As a primarily black and white photographer, since 1968, I have captured images of people and urban scenes, which featured dramatic lighting and stark contrasts. However, from 2009 through 2012, I made specific photographic studies of the Alexander Calder sculpture Two Discs that sits outside the Hirshhorn Museum on the National Mall in Washington, D.C., and produced a new portfolio of connected images from these studies.
For the Calder collection, I spent just over a year working to turn the black and white photographs into color-infused images, which reflect Cubist and Abstract Expressionist traditions. These images were crafted and printed with results that have a traditional painting integrity, but continue to validate the photographic medium as vibrant, significant, and consistent with my 50+ years of fascination with the photographic image and the process of capturing, editing, and producing it.
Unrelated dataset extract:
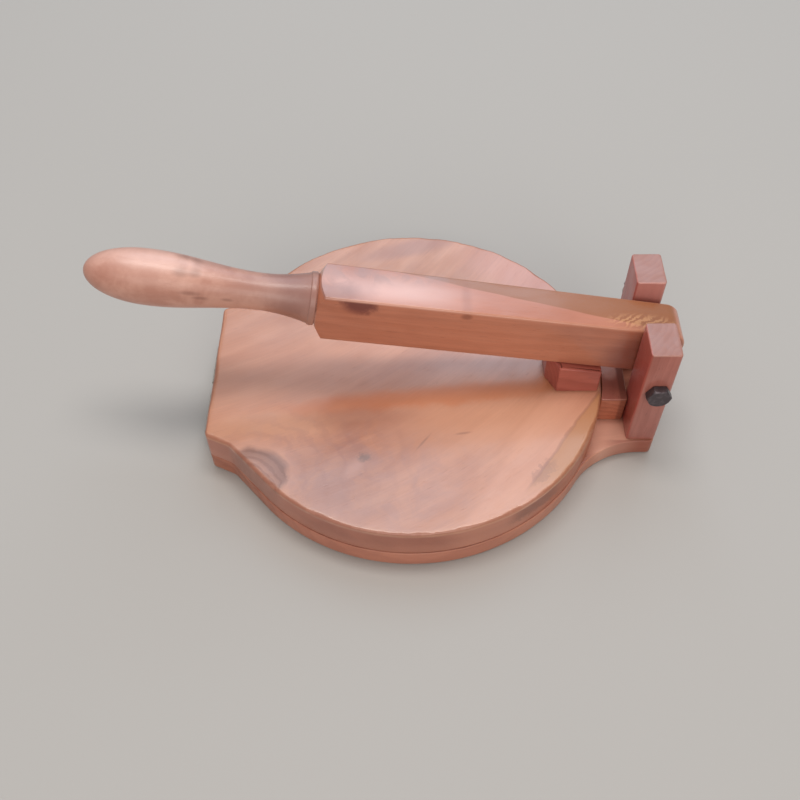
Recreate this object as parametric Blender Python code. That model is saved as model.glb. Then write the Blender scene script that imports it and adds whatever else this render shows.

At the beginning of 2016 my portfolio directs significant attention once again to the influence of available, natural light as it touches surfaces and its impact on my black and white photography. These images create strong elements that send the viewer's eye to key areas of the photograph with my goal being that they pause for a few moments and absorb all that's there.
Having moved to Middle River, Maryland, my work has taken a turn toward the pastoral. Continuing my focus on black and white imagery, I have captured the area in all kinds of weather conditions, as well as moonsets and sunrises in late summer, autumn and winter. I have photographed the forest edge, the forest trails, reservoirs and conservation basins, and a vast area which I call "Middle River Moors". The "Moors" have hills and berms and dune-like areas with grasses against a backdrop of tall saplings. Sunrise through an early morning fog or the weight of a late afternoon sunset, provides striking visuals of the land and forest. I studied the beach at Gunpowder Falls State Park and the expansive minimalism offered by shoreline, sky, sparse flora and wooden jetties.
The creation of the Fog Series is one that reinforces my love of light and dark and the grays in between. Fog presents those gradations within its visual components. When I capture a street light, or the moon or a silhouette of trees, in the fog, it all resonates as a complete photograph of simplicity, yet the poignancy and complexity in its mood.
These images are designed to be provocatively calm. I make specific choices to craft each image, as I look through the viewfinder. This conscious selection at the very beginning is critical to my process, with increasing editing of what I see before I press the shutter button. Within my most recent portfolio are landscape photographs that capture subtle light inferences in backgrounds that are representational but subtle enough to evoke mood with contrast given to sharper, stronger tonal images in the foreground.
My primary visual voice is black and white tonal images of commonplace scenes and objects in available light, made more striking by specific choices of inclusion, exclusion, contrast, and tones.